§ Part of a data file:
########

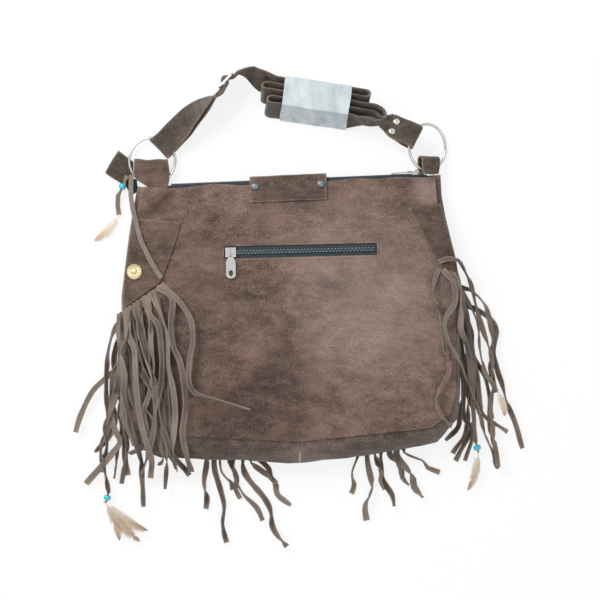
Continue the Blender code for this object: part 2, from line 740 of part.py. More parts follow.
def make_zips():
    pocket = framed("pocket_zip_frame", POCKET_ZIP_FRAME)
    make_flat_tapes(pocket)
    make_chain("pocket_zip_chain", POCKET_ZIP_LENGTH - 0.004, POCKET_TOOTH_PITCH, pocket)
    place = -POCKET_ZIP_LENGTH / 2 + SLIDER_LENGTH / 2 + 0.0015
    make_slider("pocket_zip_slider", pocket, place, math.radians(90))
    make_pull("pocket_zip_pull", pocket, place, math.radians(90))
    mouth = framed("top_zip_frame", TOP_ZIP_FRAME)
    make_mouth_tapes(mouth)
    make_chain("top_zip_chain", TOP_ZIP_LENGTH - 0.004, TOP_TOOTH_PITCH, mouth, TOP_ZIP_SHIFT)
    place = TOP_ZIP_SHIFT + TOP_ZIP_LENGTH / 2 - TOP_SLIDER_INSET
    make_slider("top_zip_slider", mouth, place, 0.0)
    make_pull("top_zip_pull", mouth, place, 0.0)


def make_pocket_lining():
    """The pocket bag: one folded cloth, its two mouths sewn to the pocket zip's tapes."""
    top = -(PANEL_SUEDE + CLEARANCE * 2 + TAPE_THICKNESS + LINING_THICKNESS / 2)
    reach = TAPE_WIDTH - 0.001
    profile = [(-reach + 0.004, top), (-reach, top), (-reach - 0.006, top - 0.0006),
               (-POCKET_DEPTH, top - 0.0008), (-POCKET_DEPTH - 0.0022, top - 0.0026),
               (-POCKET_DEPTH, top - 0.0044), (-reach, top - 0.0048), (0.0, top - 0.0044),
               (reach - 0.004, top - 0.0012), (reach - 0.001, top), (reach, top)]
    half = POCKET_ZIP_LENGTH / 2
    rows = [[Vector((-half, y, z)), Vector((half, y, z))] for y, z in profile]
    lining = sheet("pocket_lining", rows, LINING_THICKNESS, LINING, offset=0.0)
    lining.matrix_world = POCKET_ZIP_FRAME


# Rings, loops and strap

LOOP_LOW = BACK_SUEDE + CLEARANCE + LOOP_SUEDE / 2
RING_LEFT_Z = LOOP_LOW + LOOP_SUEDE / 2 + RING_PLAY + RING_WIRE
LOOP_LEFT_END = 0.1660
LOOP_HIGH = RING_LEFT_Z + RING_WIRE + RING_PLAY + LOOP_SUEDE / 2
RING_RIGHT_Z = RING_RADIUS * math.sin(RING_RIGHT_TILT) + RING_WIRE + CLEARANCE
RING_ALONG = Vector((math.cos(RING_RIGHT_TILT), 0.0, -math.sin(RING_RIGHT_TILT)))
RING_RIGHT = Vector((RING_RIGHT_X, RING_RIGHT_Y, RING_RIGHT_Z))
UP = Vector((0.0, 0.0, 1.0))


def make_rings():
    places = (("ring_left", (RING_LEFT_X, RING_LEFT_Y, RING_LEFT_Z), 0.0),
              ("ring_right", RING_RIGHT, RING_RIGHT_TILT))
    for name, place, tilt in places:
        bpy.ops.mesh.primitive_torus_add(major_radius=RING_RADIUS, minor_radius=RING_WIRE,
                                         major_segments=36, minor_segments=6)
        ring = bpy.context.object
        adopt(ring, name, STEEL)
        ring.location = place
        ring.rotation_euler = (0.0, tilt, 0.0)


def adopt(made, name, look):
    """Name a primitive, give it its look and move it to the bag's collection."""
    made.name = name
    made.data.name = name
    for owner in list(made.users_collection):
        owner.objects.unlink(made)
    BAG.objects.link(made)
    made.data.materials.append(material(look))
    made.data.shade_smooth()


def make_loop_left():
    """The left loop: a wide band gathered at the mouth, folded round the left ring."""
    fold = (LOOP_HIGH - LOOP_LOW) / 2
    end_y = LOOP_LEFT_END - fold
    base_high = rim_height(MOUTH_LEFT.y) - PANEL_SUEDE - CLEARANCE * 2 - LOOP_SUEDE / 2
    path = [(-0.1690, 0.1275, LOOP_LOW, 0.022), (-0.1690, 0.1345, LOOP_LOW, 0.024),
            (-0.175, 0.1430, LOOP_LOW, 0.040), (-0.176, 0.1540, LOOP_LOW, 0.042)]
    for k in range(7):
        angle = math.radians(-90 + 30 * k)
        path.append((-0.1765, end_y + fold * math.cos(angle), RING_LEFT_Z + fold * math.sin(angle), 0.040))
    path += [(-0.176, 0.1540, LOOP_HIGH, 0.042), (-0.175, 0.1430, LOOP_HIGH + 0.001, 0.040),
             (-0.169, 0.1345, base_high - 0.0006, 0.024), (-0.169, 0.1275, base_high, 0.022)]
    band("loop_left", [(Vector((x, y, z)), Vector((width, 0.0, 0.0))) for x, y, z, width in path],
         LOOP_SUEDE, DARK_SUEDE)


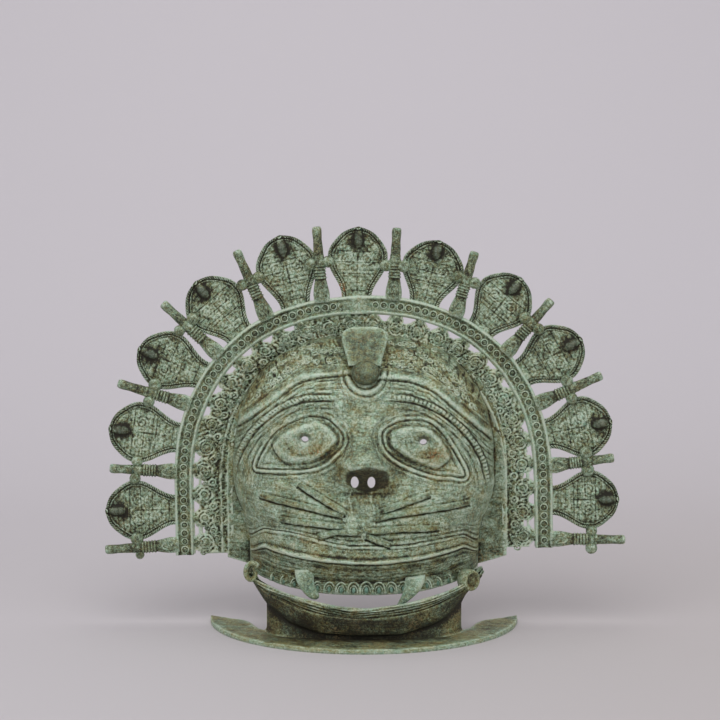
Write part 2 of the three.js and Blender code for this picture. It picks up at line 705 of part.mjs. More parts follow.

########

§ What to produce: Reproduce the material above exactly; please quote every line of it.

§ Final result:
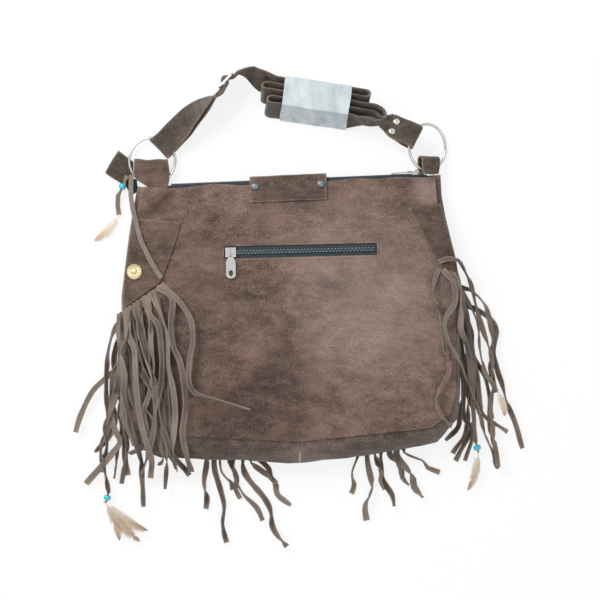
Continue the Blender code for this object: part 2, from line 740 of part.py. More parts follow.
def make_zips():
    pocket = framed("pocket_zip_frame", POCKET_ZIP_FRAME)
    make_flat_tapes(pocket)
    make_chain("pocket_zip_chain", POCKET_ZIP_LENGTH - 0.004, POCKET_TOOTH_PITCH, pocket)
    place = -POCKET_ZIP_LENGTH / 2 + SLIDER_LENGTH / 2 + 0.0015
    make_slider("pocket_zip_slider", pocket, place, math.radians(90))
    make_pull("pocket_zip_pull", pocket, place, math.radians(90))
    mouth = framed("top_zip_frame", TOP_ZIP_FRAME)
    make_mouth_tapes(mouth)
    make_chain("top_zip_chain", TOP_ZIP_LENGTH - 0.004, TOP_TOOTH_PITCH, mouth, TOP_ZIP_SHIFT)
    place = TOP_ZIP_SHIFT + TOP_ZIP_LENGTH / 2 - TOP_SLIDER_INSET
    make_slider("top_zip_slider", mouth, place, 0.0)
    make_pull("top_zip_pull", mouth, place, 0.0)


def make_pocket_lining():
    """The pocket bag: one folded cloth, its two mouths sewn to the pocket zip's tapes."""
    top = -(PANEL_SUEDE + CLEARANCE * 2 + TAPE_THICKNESS + LINING_THICKNESS / 2)
    reach = TAPE_WIDTH - 0.001
    profile = [(-reach + 0.004, top), (-reach, top), (-reach - 0.006, top - 0.0006),
               (-POCKET_DEPTH, top - 0.0008), (-POCKET_DEPTH - 0.0022, top - 0.0026),
               (-POCKET_DEPTH, top - 0.0044), (-reach, top - 0.0048), (0.0, top - 0.0044),
               (reach - 0.004, top - 0.0012), (reach - 0.001, top), (reach, top)]
    half = POCKET_ZIP_LENGTH / 2
    rows = [[Vector((-half, y, z)), Vector((half, y, z))] for y, z in profile]
    lining = sheet("pocket_lining", rows, LINING_THICKNESS, LINING, offset=0.0)
    lining.matrix_world = POCKET_ZIP_FRAME


# Rings, loops and strap

LOOP_LOW = BACK_SUEDE + CLEARANCE + LOOP_SUEDE / 2
RING_LEFT_Z = LOOP_LOW + LOOP_SUEDE / 2 + RING_PLAY + RING_WIRE
LOOP_LEFT_END = 0.1660
LOOP_HIGH = RING_LEFT_Z + RING_WIRE + RING_PLAY + LOOP_SUEDE / 2
RING_RIGHT_Z = RING_RADIUS * math.sin(RING_RIGHT_TILT) + RING_WIRE + CLEARANCE
RING_ALONG = Vector((math.cos(RING_RIGHT_TILT), 0.0, -math.sin(RING_RIGHT_TILT)))
RING_RIGHT = Vector((RING_RIGHT_X, RING_RIGHT_Y, RING_RIGHT_Z))
UP = Vector((0.0, 0.0, 1.0))


def make_rings():
    places = (("ring_left", (RING_LEFT_X, RING_LEFT_Y, RING_LEFT_Z), 0.0),
              ("ring_right", RING_RIGHT, RING_RIGHT_TILT))
    for name, place, tilt in places:
        bpy.ops.mesh.primitive_torus_add(major_radius=RING_RADIUS, minor_radius=RING_WIRE,
                                         major_segments=36, minor_segments=6)
        ring = bpy.context.object
        adopt(ring, name, STEEL)
        ring.location = place
        ring.rotation_euler = (0.0, tilt, 0.0)


def adopt(made, name, look):
    """Name a primitive, give it its look and move it to the bag's collection."""
    made.name = name
    made.data.name = name
    for owner in list(made.users_collection):
        owner.objects.unlink(made)
    BAG.objects.link(made)
    made.data.materials.append(material(look))
    made.data.shade_smooth()


def make_loop_left():
    """The left loop: a wide band gathered at the mouth, folded round the left ring."""
    fold = (LOOP_HIGH - LOOP_LOW) / 2
    end_y = LOOP_LEFT_END - fold
    base_high = rim_height(MOUTH_LEFT.y) - PANEL_SUEDE - CLEARANCE * 2 - LOOP_SUEDE / 2
    path = [(-0.1690, 0.1275, LOOP_LOW, 0.022), (-0.1690, 0.1345, LOOP_LOW, 0.024),
            (-0.175, 0.1430, LOOP_LOW, 0.040), (-0.176, 0.1540, LOOP_LOW, 0.042)]
    for k in range(7):
        angle = math.radians(-90 + 30 * k)
        path.append((-0.1765, end_y + fold * math.cos(angle), RING_LEFT_Z + fold * math.sin(angle), 0.040))
    path += [(-0.176, 0.1540, LOOP_HIGH, 0.042), (-0.175, 0.1430, LOOP_HIGH + 0.001, 0.040),
             (-0.169, 0.1345, base_high - 0.0006, 0.024), (-0.169, 0.1275, base_high, 0.022)]
    band("loop_left", [(Vector((x, y, z)), Vector((width, 0.0, 0.0))) for x, y, z, width in path],
         LOOP_SUEDE, DARK_SUEDE)


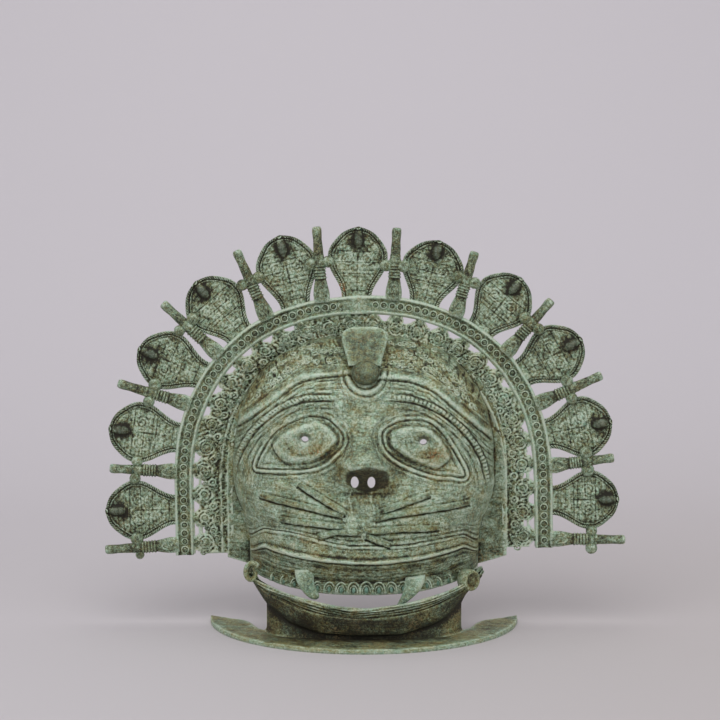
Write part 2 of the three.js and Blender code for this picture. It picks up at line 705 of part.mjs. More parts follow.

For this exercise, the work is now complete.